→ Material:
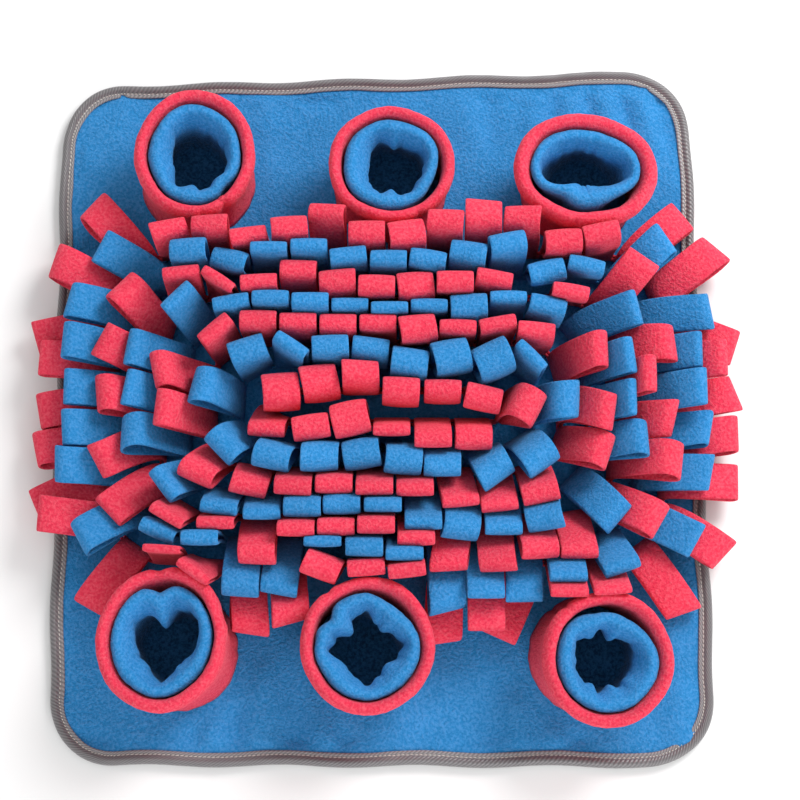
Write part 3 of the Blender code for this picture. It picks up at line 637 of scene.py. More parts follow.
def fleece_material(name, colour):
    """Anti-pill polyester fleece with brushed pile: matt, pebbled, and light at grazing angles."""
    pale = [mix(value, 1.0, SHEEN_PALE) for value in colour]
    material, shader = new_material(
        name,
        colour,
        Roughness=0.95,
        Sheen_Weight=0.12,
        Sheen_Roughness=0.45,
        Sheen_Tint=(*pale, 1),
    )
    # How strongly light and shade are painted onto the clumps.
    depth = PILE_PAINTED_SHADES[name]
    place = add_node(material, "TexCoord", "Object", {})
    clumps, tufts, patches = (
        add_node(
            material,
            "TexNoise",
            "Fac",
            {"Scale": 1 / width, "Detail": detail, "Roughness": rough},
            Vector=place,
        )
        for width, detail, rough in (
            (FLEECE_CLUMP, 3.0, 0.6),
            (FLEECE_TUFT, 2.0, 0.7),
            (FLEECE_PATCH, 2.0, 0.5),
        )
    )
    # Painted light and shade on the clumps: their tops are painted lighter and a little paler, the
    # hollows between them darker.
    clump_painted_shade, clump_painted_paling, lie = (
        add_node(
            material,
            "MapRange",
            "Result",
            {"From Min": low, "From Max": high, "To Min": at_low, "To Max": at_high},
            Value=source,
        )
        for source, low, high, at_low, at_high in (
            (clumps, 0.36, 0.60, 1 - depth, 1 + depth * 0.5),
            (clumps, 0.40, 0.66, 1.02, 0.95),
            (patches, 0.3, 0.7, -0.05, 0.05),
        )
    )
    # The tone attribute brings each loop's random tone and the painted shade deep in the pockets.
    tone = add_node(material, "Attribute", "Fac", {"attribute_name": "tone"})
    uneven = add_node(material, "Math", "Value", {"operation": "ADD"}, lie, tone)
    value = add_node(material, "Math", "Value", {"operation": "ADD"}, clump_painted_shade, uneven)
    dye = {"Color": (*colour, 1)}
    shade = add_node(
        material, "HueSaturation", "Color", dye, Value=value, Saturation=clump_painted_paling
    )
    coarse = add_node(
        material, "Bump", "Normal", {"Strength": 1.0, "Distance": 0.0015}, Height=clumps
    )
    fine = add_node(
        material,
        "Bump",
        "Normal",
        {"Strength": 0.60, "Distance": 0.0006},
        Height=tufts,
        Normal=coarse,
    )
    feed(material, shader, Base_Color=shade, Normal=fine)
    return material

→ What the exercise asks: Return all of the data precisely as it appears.

→ Result:
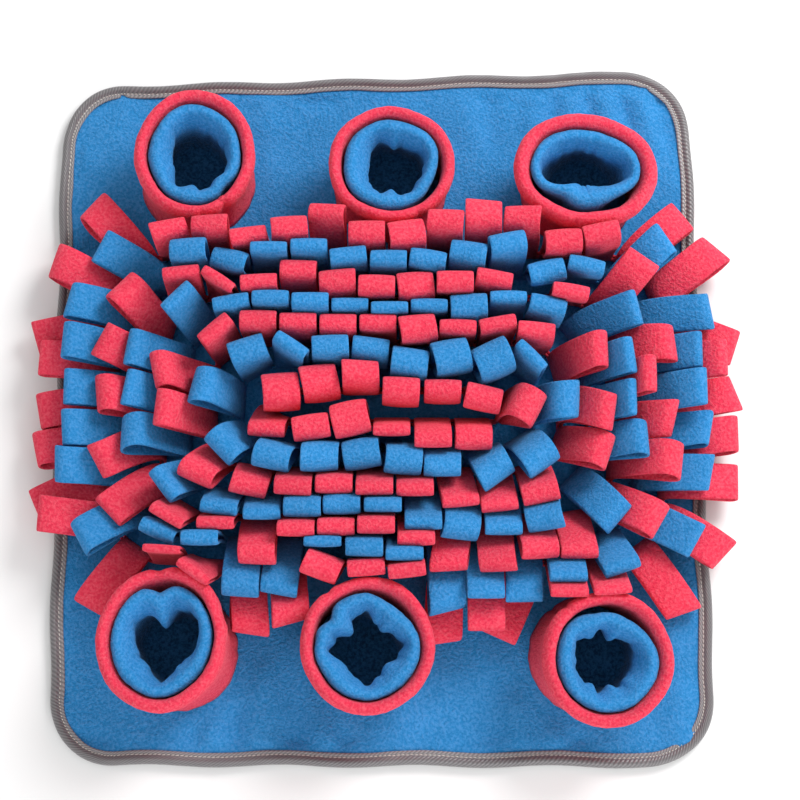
Write part 3 of the Blender code for this picture. It picks up at line 637 of scene.py. More parts follow.
def fleece_material(name, colour):
    """Anti-pill polyester fleece with brushed pile: matt, pebbled, and light at grazing angles."""
    pale = [mix(value, 1.0, SHEEN_PALE) for value in colour]
    material, shader = new_material(
        name,
        colour,
        Roughness=0.95,
        Sheen_Weight=0.12,
        Sheen_Roughness=0.45,
        Sheen_Tint=(*pale, 1),
    )
    # How strongly light and shade are painted onto the clumps.
    depth = PILE_PAINTED_SHADES[name]
    place = add_node(material, "TexCoord", "Object", {})
    clumps, tufts, patches = (
        add_node(
            material,
            "TexNoise",
            "Fac",
            {"Scale": 1 / width, "Detail": detail, "Roughness": rough},
            Vector=place,
        )
        for width, detail, rough in (
            (FLEECE_CLUMP, 3.0, 0.6),
            (FLEECE_TUFT, 2.0, 0.7),
            (FLEECE_PATCH, 2.0, 0.5),
        )
    )
    # Painted light and shade on the clumps: their tops are painted lighter and a little paler, the
    # hollows between them darker.
    clump_painted_shade, clump_painted_paling, lie = (
        add_node(
            material,
            "MapRange",
            "Result",
            {"From Min": low, "From Max": high, "To Min": at_low, "To Max": at_high},
            Value=source,
        )
        for source, low, high, at_low, at_high in (
            (clumps, 0.36, 0.60, 1 - depth, 1 + depth * 0.5),
            (clumps, 0.40, 0.66, 1.02, 0.95),
            (patches, 0.3, 0.7, -0.05, 0.05),
        )
    )
    # The tone attribute brings each loop's random tone and the painted shade deep in the pockets.
    tone = add_node(material, "Attribute", "Fac", {"attribute_name": "tone"})
    uneven = add_node(material, "Math", "Value", {"operation": "ADD"}, lie, tone)
    value = add_node(material, "Math", "Value", {"operation": "ADD"}, clump_painted_shade, uneven)
    dye = {"Color": (*colour, 1)}
    shade = add_node(
        material, "HueSaturation", "Color", dye, Value=value, Saturation=clump_painted_paling
    )
    coarse = add_node(
        material, "Bump", "Normal", {"Strength": 1.0, "Distance": 0.0015}, Height=clumps
    )
    fine = add_node(
        material,
        "Bump",
        "Normal",
        {"Strength": 0.60, "Distance": 0.0006},
        Height=tufts,
        Normal=coarse,
    )
    feed(material, shader, Base_Color=shade, Normal=fine)
    return material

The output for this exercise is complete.